■ INSTRUCTIONS FOR THE TASK ■
Below this line is the material. Write out only its lines from the one containing "Turn this picture" through the one containing "HOLE_BREAK = 0.2", both kept, exactly.

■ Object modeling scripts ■
=-=-=-=-=

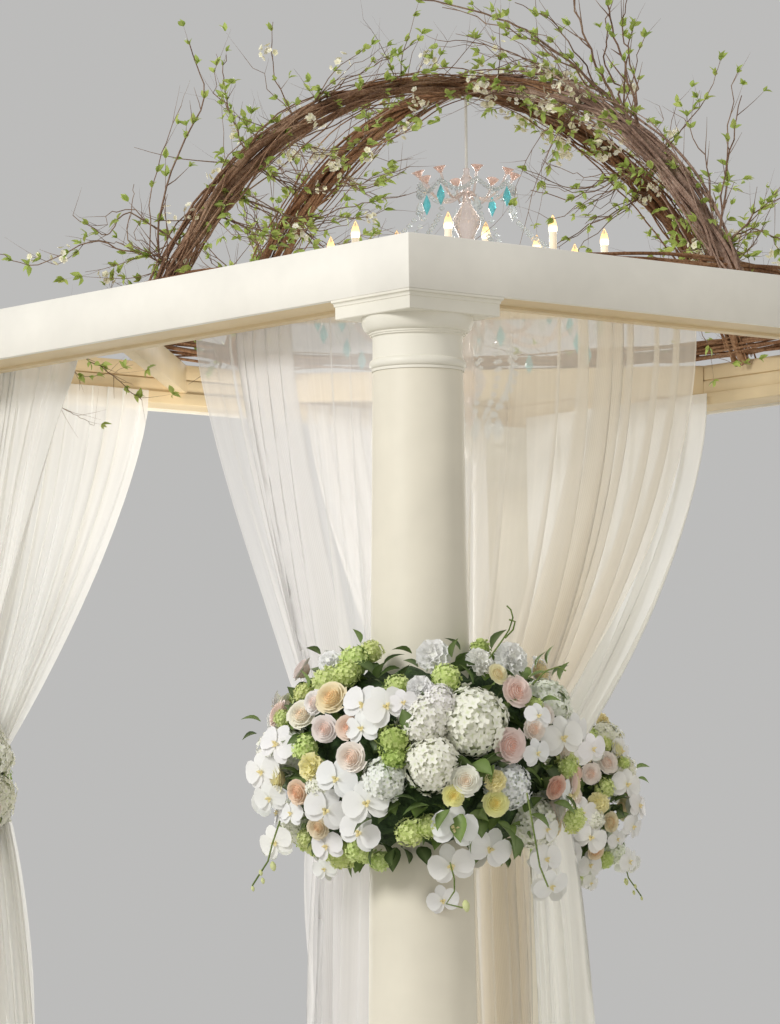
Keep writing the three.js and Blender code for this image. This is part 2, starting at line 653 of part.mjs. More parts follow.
function curtainRow(edge, height) {
  if (height >= WAIST_HEIGHT) {
    const drop = Math.max(0, (HEAD_BOTTOM - height) / (HEAD_BOTTOM - WAIST_HEIGHT));
    return {
      near: CURTAIN_START + (WAIST_NEAR - CURTAIN_START) * drop,
      far: edge.reach + (edge.waist - edge.reach) * drop ** edge.curve,
      thickness: HEAD_THICKNESS + (WAIST_THICKNESS - HEAD_THICKNESS) * drop,
      offset: WAIST_OFFSET * drop,
    };
  }
  const fall = (WAIST_HEIGHT - height) / (WAIST_HEIGHT - CURTAIN_HEM);
  return {
    near: WAIST_NEAR + (HEM_NEAR - WAIST_NEAR) * fall,
    far: edge.waist + (edge.hem - edge.waist) * fall ** FLARE_CURVE,
    thickness: WAIST_THICKNESS + (HEM_THICKNESS - WAIST_THICKNESS) * fall,
    offset: WAIST_OFFSET,
  };
}

// The rows are even below the waist and above it, with a last one for the head
function curtainRowHeight(step) {
  if (step <= CURTAIN_ROWS_BELOW) {
    return CURTAIN_HEM + (WAIST_HEIGHT - CURTAIN_HEM) * (step / CURTAIN_ROWS_BELOW);
  }
  const share = (step - CURTAIN_ROWS_BELOW) / CURTAIN_ROWS_ABOVE;
  return share > 1 ? CURTAIN_TOP : WAIST_HEIGHT + (HEAD_BOTTOM - WAIST_HEIGHT) * share;
}

// A curtain for the back side at its +X column, as rounded rows from the hem to the head
function curtainSolid(edge, grow = 0) {
  const rows = CURTAIN_ROWS_BELOW + CURTAIN_ROWS_ABOVE + 1;
  const geometry = new THREE.CylinderGeometry(1, 1, 1, CURTAIN_SIDES, rows);
  geometry.rotateX(Math.PI / 2);
  const position = geometry.attributes.position;
  for (let i = 0; i < position.count; i += 1) {
    const height = curtainRowHeight(Math.round((position.getZ(i) + 0.5) * rows));
    const row = curtainRow(edge, height);
    const centre = COLUMN_AXIS - (row.near + row.far) / 2;
    const half = (row.far - row.near) / 2 + grow;
    const out = BEAM_INNER - FIT_GAP - HEAD_THICKNESS / 2 + row.offset;
    const x = position.getX(i);
    const y = position.getY(i);
    const square = Math.max(Math.abs(x), Math.abs(y)) || 1;
    const roundness = 0.45;
    const stretch = roundness + (1 - roundness) / square;
    position.setXYZ(i, centre + x * stretch * half, out + y * stretch * (row.thickness / 2 + grow), height);
  }
  return geometry;
}

// Places a curtain that was made for the back side's +X end
function placeCurtain(geometry, side, end) {
  const [outX, outY] = SIDES[side];
  const [endX, endY] = SIDES[end];
  const place = new THREE.Matrix4().set(
    endX, outX, 0, 0,
    endY, outY, 0, 0,
    0, 0, 1, 0,
    0, 0, 0, 1);
  const placed = geometry.clone().applyMatrix4(place);
  if (place.determinant() < 0) {
    const index = placed.index;
    for (let i = 0; i < index.count; i += 3) {
      const first = index.getX(i);
      index.setX(i, index.getX(i + 1));
      index.setX(i + 1, first);
    }
  }
  return placed;
}

function addCurtains() {
  for (const { side, end, edge } of CURTAINS) {
    addPiece(`${side}_${end}_curtain`, placeCurtain(curtainSolid(edge), side, end), SHEER);
  }
}

// Flower collars: a thick garland round each column that hides where the curtains are tied.
// Its inner side, behind the column, is flatter.

function garland(outX, outY) {
  const profile = [];
  for (let i = 0; i <= COLLAR_ROWS; i += 1) {
    const angle = -Math.PI / 2 + (i / COLLAR_ROWS) * Math.PI;
    const radius = COLLAR_RADIUS * Math.max(0, Math.cos(angle)) ** 0.6;
    const end = i === 0 || i === COLLAR_ROWS;
    profile.push([end ? 0 : radius, COLLAR_HEIGHT + COLLAR_HALF_HEIGHT * Math.sin(angle)]);
  }
  const geometry = turned(profile, COLLAR_SIDES);
  const position = geometry.attributes.position;
  for (let i = 0; i < position.count; i += 1) {
    const x = position.getX(i);
    const y = position.getY(i);
    const inward = Math.min(0, (x * outX + y * outY) / 2) * (1 - COLLAR_INNER_SHARE);
    position.setXY(i, x - outX * inward, y - outY * inward);
  }
  return toSolid(geometry);
}

function addCollars() {
  const shaft = toSolid(columnShaft(FIT_GAP));
  for (const corner of CORNERS) {
    const x = SIDES[corner[0]][0] + SIDES[corner[1]][0];
    const y = SIDES[corner[0]][1] + SIDES[corner[1]][1];
    const spot = [x * COLUMN_AXIS, y * COLUMN_AXIS, 0];
    let collar = garland(x, y).subtract(shaft).translate(spot);
    for (const { side, end, edge } of CURTAINS) {
      if (corner.includes(side) && corner.includes(end)) {
        collar = collar.subtract(toSolid(placeCurtain(curtainSolid(edge, 2 * FIT_GAP), side, end)));
      }
    }
    addPiece(`${corner.join("_")}_flower_collar`, toGeometry(collar), BLOOM);
  }
}

addColumns();
addFrame();
addVines();
addChandelier();
addCurtains();
addCollars();

export default canopy;
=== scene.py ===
# Looks of the chuppah canopy: painted columns and boards, sheer curtains, flower collars,
# a dome of vines with shoots and blossom, and a crystal chandelier with lit candles.
# Metres, +Z up, -Y to the front, the origin on the ground at the centre of the plan.
import math
import random

import bmesh
import bpy
import numpy as np
from mathutils import Matrix, Vector, noise


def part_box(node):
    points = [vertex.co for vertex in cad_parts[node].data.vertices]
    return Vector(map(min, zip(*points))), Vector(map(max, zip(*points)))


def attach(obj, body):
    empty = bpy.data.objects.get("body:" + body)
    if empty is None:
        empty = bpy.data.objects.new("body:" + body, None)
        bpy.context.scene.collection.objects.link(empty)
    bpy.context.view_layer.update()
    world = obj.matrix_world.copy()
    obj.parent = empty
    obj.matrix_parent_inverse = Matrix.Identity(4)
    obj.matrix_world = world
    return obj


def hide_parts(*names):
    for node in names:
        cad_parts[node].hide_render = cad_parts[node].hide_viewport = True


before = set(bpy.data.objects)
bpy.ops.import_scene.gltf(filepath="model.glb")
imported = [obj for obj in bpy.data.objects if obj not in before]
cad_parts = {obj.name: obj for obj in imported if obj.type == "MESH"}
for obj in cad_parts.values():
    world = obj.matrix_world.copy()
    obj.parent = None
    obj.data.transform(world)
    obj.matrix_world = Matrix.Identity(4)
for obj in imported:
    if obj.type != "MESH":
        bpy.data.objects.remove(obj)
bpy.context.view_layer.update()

# Places taken from the frame
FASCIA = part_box("front_fascia")
UNDERSIDE = FASCIA[0].z
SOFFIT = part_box("back_soffit")
BEAM_INNER = SOFFIT[0].y
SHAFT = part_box("front_right_column_shaft")
AXIS = (SHAFT[0].x + SHAFT[1].x) / 2
SHAFT_BOTTOM = SHAFT[0].z
SHAFT_TOP = SHAFT[1].z
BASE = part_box("front_right_column_base")
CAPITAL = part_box("front_right_column_capital")
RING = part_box("vine_ring")
RING_HEIGHT = (RING[0].z + RING[1].z) / 2
RING_HALF = (RING[1].z - RING[0].z) / 2
RING_RADIUS = RING[1].x - RING_HALF
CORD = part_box("chandelier_cord")
DOME_APEX = CORD[1].z
CROWN_TOP = CORD[0].z
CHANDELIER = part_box("chandelier_frame")
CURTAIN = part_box("back_right_curtain")
CURTAIN_TOP = CURTAIN[1].z
CURTAIN_HEM = CURTAIN[0].z

# Edges that turn by more degrees than this are shaded as creases
CREASE = 35
NO_CREASE = 180
# Points nearer than this are one point
WELD = 1e-5
WHITE = (1, 1, 1)

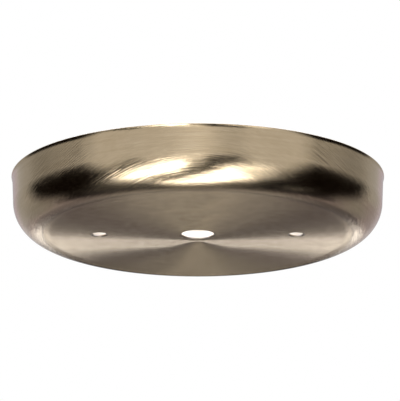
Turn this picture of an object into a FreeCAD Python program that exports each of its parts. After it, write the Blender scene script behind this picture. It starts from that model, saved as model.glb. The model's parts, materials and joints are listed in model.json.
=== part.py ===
import FreeCAD, Part
import math
import os

# A ceiling canopy for a light fixture: one round pan pressed from thin sheet steel.
# Lengths are in millimetres and angles in degrees. The origin is the centre of the
# centre hole, in the plane of the outer show face. +Z points up to the ceiling, so
# the open rim is at the top, and the two screw holes lie along X.

# Driving dimensions of the pan
RIM_DIAMETER = 132.4
DEPTH = 20.9
SHEET = 0.6
WALL_DRAFT = 2.4
CORNER_RADIUS = 11.4

# Driving dimensions of the lip, where the open edge turns outward
LIP_PROUD = 0.27
LIP_HEIGHT = 1.4
LIP_BREAK = 0.2

# Driving dimensions of the punched holes
CENTRE_HOLE_DIAMETER = 11.5
SCREW_HOLE_DIAMETER = 5.1
SCREW_HOLE_SPACING = 69.85
HOLE_BREAK = 0.2

# Angles of the section, in radians
DRAFT = math.radians(WALL_DRAFT)
SQUARE = math.radians(90)
HALF_TURN = math.radians(180)

# Directions of the section at the wall: out of the metal, and up along it
OUTWARD = FreeCAD.Vector(math.cos(DRAFT), 0, -math.sin(DRAFT))
UPWARD = FreeCAD.Vector(math.sin(DRAFT), 0, math.cos(DRAFT))


def point(radius, height):
    """A point of the section, which lies in the XZ plane."""
    return FreeCAD.Vector(radius, 0, height)


def line(start, end):
    return Part.LineSegment(start, end).toShape()


def around(centre, radius, angle):
    """The point at a radius from a centre, at an angle below the direction of +X."""
    return centre + point(radius * math.cos(angle), -radius * math.sin(angle))


def arc(centre, radius, start, end):
    """The arc about a centre from one angle below +X to another."""
    return Part.Arc(
        around(centre, radius, start),
        around(centre, radius, (start + end) / 2),
        around(centre, radius, end),
    ).toShape()


def spin(edges):
    """The closed section that the edges make, turned once round the vertical axis."""
    section = Part.Face(Part.Wire(edges))
    return section.revolve(FreeCAD.Vector(0, 0, 0), FreeCAD.Vector(0, 0, 1), 360)


def pressed_pan():
    """The pan without its holes: one thickness of sheet all the way round its section."""
    # The lip ends at the largest diameter, just under the broken edge of the rim.
    lip_end = point(RIM_DIAMETER / 2, DEPTH - LIP_BREAK)

    # The outside of the wall is a straight line that passes LIP_PROUD inside that end.
    wall_top = lip_end - OUTWARD * LIP_PROUD

    def wall_at(height):
        return wall_top + UPWARD * ((height - wall_top.z) / UPWARD.z)

    # The flare leaves the wall on a tangent and runs to the end of the lip, and its
    # radius follows from that: its chord, squared, over twice what it stands proud.
    flare_start = wall_at(DEPTH - LIP_HEIGHT)
    chord = lip_end - flare_start
    flare_radius = chord.Length ** 2 / (2 * LIP_PROUD)
    flare_centre = flare_start + OUTWARD * flare_radius
    to_end = lip_end - flare_centre
    end_angle = math.atan2(to_end.z, -to_end.x)

    # Inside, the flare is trimmed in the plane of the rim.
    inner_flare = flare_radius + SHEET
    trim_angle = math.asin((DEPTH - flare_centre.z) / inner_flare)

    # The drawn corner is one arc, tangent to the wall and to the flat face.
    corner_start = wall_at(CORNER_RADIUS - CORNER_RADIUS * math.sin(DRAFT))
    corner_centre = corner_start - OUTWARD * CORNER_RADIUS
    inner_corner = CORNER_RADIUS - SHEET

    outside = [
        line(point(0, 0), around(corner_centre, CORNER_RADIUS, SQUARE)),
        arc(corner_centre, CORNER_RADIUS, SQUARE, DRAFT),
        line(corner_start, flare_start),
        arc(flare_centre, flare_radius, HALF_TURN + DRAFT, HALF_TURN + end_angle),
    ]
    broken_edge = point(lip_end.x - LIP_BREAK, DEPTH)
    inner_edge = around(flare_centre, inner_flare, HALF_TURN + trim_angle)
    rim = [
        line(lip_end, broken_edge),
        line(broken_edge, inner_edge),
    ]
    inside = [
        arc(flare_centre, inner_flare, HALF_TURN + trim_angle, HALF_TURN + DRAFT),
        line(flare_start - OUTWARD * SHEET, corner_start - OUTWARD * SHEET),
        arc(corner_centre, inner_corner, DRAFT, SQUARE),
        line(around(corner_centre, inner_corner, SQUARE), point(0, SHEET)),
        line(point(0, SHEET), point(0, 0)),
    ]
    return spin(outside + rim + inside)


def punched_hole(diameter, x):
    """What is taken out of the flat face at x: a round hole, its edge broken at the show side."""
    radius = diameter / 2
    mouth = radius + HOLE_BREAK
    above = 2 * SHEET
    below = -SHEET
    slug = spin([
        line(point(0, below), point(mouth, below)),
        line(point(mouth, below), point(mouth, 0)),
        line(point(mouth, 0), point(radius, HOLE_BREAK)),
        line(point(radius, HOLE_BREAK), point(radius, above)),
        line(point(radius, above), point(0, above)),
        line(point(0, above), point(0, below)),
    ])
    slug.translate(FreeCAD.Vector(x, 0, 0))
    return slug


def canopy_shell():
    """The pan with its centre hole for a threaded tube and its two screw holes."""
    return pressed_pan().cut([
        punched_hole(CENTRE_HOLE_DIAMETER, 0),
        punched_hole(SCREW_HOLE_DIAMETER, -SCREW_HOLE_SPACING / 2),
        punched_hole(SCREW_HOLE_DIAMETER, SCREW_HOLE_SPACING / 2),
    ])


os.makedirs("parts", exist_ok=True)
canopy_shell().exportStep("parts/canopy_shell.step")
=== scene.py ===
import json
import math

import bmesh
import bpy
import numpy as np
from mathutils import Matrix, Vector


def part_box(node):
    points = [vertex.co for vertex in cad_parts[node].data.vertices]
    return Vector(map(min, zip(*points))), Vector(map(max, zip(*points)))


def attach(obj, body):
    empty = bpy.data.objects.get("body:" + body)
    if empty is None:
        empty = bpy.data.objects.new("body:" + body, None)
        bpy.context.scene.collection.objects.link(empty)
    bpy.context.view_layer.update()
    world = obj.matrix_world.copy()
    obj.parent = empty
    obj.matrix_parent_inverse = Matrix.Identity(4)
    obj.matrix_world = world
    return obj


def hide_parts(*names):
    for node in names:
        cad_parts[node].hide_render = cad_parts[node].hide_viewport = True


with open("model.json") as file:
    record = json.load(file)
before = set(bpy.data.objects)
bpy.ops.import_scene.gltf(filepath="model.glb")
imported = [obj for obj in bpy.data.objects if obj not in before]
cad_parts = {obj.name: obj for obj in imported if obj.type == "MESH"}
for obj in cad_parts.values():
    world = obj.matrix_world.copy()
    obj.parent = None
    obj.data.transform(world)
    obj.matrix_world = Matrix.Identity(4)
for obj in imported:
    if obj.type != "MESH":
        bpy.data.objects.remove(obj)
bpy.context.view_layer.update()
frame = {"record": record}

# A light fixture's ceiling canopy: one pan pressed from thin sheet, plated in antique
# brass and brushed. Lengths are in metres. The flat show face looks down at z = 0, the
# open rim is up, and the screw holes lie along X.

MM = 0.001
QUARTER = math.pi / 2

# Sizes that the frame gives
SHELL_LOW, SHELL_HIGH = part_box("canopy_shell")
DEPTH = SHELL_HIGH[2] - SHELL_LOW[2]
RIM_RADIUS = (SHELL_HIGH[0] - SHELL_LOW[0]) / 2
MOUNTS = {mount["name"]: mount["dims"] for mount in frame["record"]["mounts"]}
CENTRE_HOLE_RADIUS = MOUNTS["center_hole"]["r_mm"] * MM
SCREW_HOLE_RADIUS = MOUNTS["screw_holes"]["hole_r_mm"] * MM
SCREW_HOLE_REACH = MOUNTS["screw_holes"]["spacing_x_mm"] * MM / 2

# Sizes of the section, as in the pressed part
SHEET = 0.6 * MM
DRAFT = math.radians(2.4)
CORNER_RADIUS = 11.4 * MM
LIP_PROUD = 0.27 * MM
LIP_HEIGHT = 1.4 * MM
LIP_ROUND = 0.2 * MM
PUNCH_ROLL = 0.2 * MM
EDGE_ROUND = 0.05 * MM

# Steps of the grids
TURN_STEPS = 360
FACE_STEPS = 14
BLOCK_ROWS = 12
BLOCK_COLUMNS = 9
PATCH_STEPS = 8
BLOCK_REACH = 5.2 * MM
FACE_RING = SCREW_HOLE_REACH + BLOCK_REACH + 2 * MM


def arc(centre, radius, start, end, steps):
    """Points of a section on a circle: the centre plus the radius along an angle that runs
    evenly from start to end. The angle is measured down from the outward direction."""
    angle = np.linspace(start, end, steps + 1)
    return np.stack([centre[0] + radius * np.cos(angle), centre[1] - radius * np.sin(angle)], 1)


def run(start, end, steps, ease=0.0):
    """Points of a section on a straight line. With ease above 0 the steps get shorter
    toward both ends, as half a turn of a cosine does."""
    share = np.linspace(0, 1, steps + 1)
    share = (1 - ease) * share + ease * (1 - np.cos(math.pi * share)) / 2
    start, end = np.asarray(start, float), np.asarray(end, float)
    return start + (end - start) * share[:, None]


def chain(*pieces):
    """One line of section points from several that meet end to end."""
    return np.concatenate([pieces[0]] + [piece[1:] for piece in pieces[1:]])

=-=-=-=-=

■ ANSWER TO THIS EXERCISE ■
Turn this picture of an object into a FreeCAD Python program that exports each of its parts. After it, write the Blender scene script behind this picture. It starts from that model, saved as model.glb. The model's parts, materials and joints are listed in model.json.
=== part.py ===
import FreeCAD, Part
import math
import os

# A ceiling canopy for a light fixture: one round pan pressed from thin sheet steel.
# Lengths are in millimetres and angles in degrees. The origin is the centre of the
# centre hole, in the plane of the outer show face. +Z points up to the ceiling, so
# the open rim is at the top, and the two screw holes lie along X.

# Driving dimensions of the pan
RIM_DIAMETER = 132.4
DEPTH = 20.9
SHEET = 0.6
WALL_DRAFT = 2.4
CORNER_RADIUS = 11.4

# Driving dimensions of the lip, where the open edge turns outward
LIP_PROUD = 0.27
LIP_HEIGHT = 1.4
LIP_BREAK = 0.2

# Driving dimensions of the punched holes
CENTRE_HOLE_DIAMETER = 11.5
SCREW_HOLE_DIAMETER = 5.1
SCREW_HOLE_SPACING = 69.85
HOLE_BREAK = 0.2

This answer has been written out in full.